5 octobre 2018

Fictions françaises

Régis Jauffret, Fragments de la vie des gens, 2000
Jauffret y propose une suite de courts chapitres, comme autant de petits romans-variations d'une noirceur terrifiante sur — en gros — la vie de couple, l'insatisfaction existentielle de personnages coincés dans un environnement urbain sans empathie, et qui n'ont pour seules options que la défenestration ou le meurtre gratuit. Jamais de prénoms, c'est toujours "Elle" ou "Il". C'est impeccablement écrit, dans un style clinique que Jauffret semble parfaitement maîtriser, au risque de relever de la recette. C'est tellement vrai que c'est cette même recette, cette capacité à voir la vie comme autant de faits divers, qu'il réemploiera dans Microfictions (mais aussi Univers univers, et encore dans Microfictions 2018), sorte d'équivalent littéraire au cinéma glaçant de Michael Haneke (71 fragments d'une chronologie du hasard).

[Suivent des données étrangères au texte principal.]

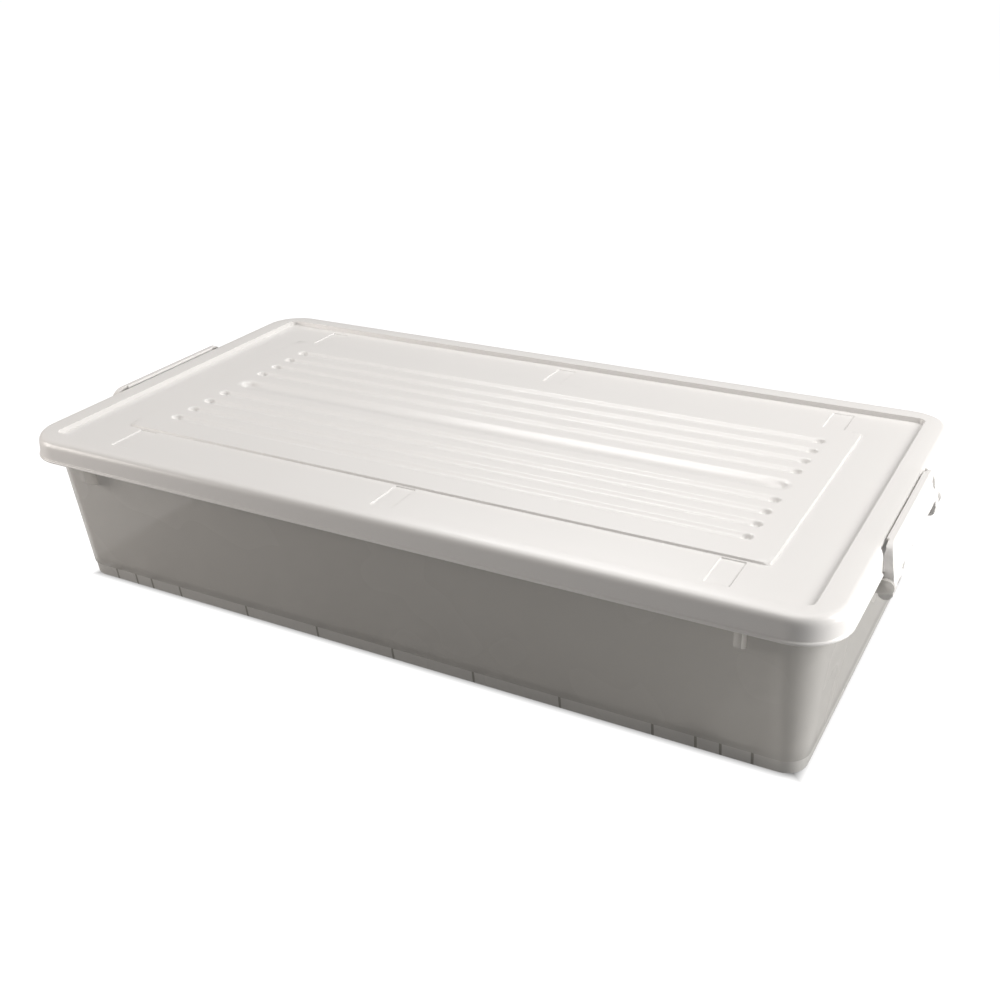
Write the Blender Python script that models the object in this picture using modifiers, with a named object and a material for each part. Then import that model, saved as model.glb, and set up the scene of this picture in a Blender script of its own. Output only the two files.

Le principe de la succession et de l'accumulation fait que chaque petit récit finit par laisser une impression de ressassement. Cette monotonie est certainement voulue, parce qu'elle colle avec son sujet. Sans doute que Jauffret cherche ainsi à assécher l'émotion de son lecteur, à le rendre indifférent au sort de ses héros du désespoir. En ce qui me concerne, ça m'a gavé, et j'ai lâché le bouquin au bout d'une trentaine de nouvelles (il en compte une cinquantaine). J'ai trouvé ça un peu dommage, parce que je reconnais le talent mis en œuvre, et que ça m'a évoqué un autre texte ultra-plombant qui lui m'avait bouleversé il n'y a pas longtemps : Bord de mer, de Véronique Olmi. Mais j'ai trop de trucs à lire pour accepter de m'imposer jusqu'au bout une aussi pénible expérience...




Christophe Dufossé, L'Heure de la sortie, 2002
Un premier roman primé, à l'écriture plus que finement ciselée, jusque dans les dialogues, ce qui finirait presque par nuire à la crédibilité de l'histoire, les personnages parlant en effet presque trop bien. Mais rien n'est pourtant gratuit, et ce qui est passionnant ici c'est que Dufossé ne se cantonne pas au simple déroulement de son intrigue, pourtant suffisamment riche en soi, dérangeante, se réclamant de plusieurs genres tout en en défiant les codes.

En effet, c'est avant tout la personnalité d'un narrateur aux sentiments momifiés qui fascine ici, observateur impitoyable de la médiocrité humaine qui l'entoure, au-dessus de laquelle surnage cette classe de préadolescents au comportement décalé, comme hors de leur corps. L'auteur compose ainsi de la première à la dernière ligne une atmosphère franchement étouffante, donnant le pressentiment d'une horreur sourde. La lecture en devient si ce n'est désagréable, en tous cas plus que perturbante, et j'ai plus d'une fois été écœuré. C'est donc très bien, mais il faut aimer le malsain. Curieux d'en découvrir l'adaptation ciné qu'en a tiré Sébastien Marnier.




Jean-Philippe Blondel, Accès direct à la plage, 2003
Premier récit publié par Blondel. Construit sur un enchaînement de subjectivités, ce très court bouquin nous invite à partager les pensées d'un groupe de personnages, saisis sur quatre décennies et plusieurs générations lors de leurs vacances estivales en bord de mer. J'avoue qu'au départ, j'étais peu convaincu par le procédé que je trouvais  facile, genre j'ai trouvé un thème sympa (le contexte des vacances), et je l'aborde sous autant d'angles que j'invente de personnalités. Et après ? Après, progressivement, une vraie toile se compose sous nos yeux. Ces personnages se révèlent ainsi tous liés les uns aux autres, parfois sans le savoir et c'est vraiment là que ça devient bon.

Alors on est content de disposer de plusieurs doigts pour marquer certaines pages, faire des allers-retours avec la table des matières qui liste les dates et les noms, pour bien repérer qui est qui, qui était où, faisait quoi, a croisé qui, quand, etc. Blondel brasse peut-être un peu trop de sujets, mais au final ces destins croisés ont quelque chose d'assez touchant, avec ce sentiment d'existences parfois gâchées mais pas irrémédiablement, que les hasards de la vie permettront peut-être encore de rattraper. Et moi qui suis fasciné par la question du destin et des coïncidences, ça m'a finalement bien parlé. Blondel se révèle fin observateur et juste dans la caractérisation de ces personnages d'âges, de sexes, de classes et d'origines différents, avec un langage qui évolue un peu avec le temps mais qui reste toujours très posé, entre journal intime et monologue intérieur. Pas mal du tout.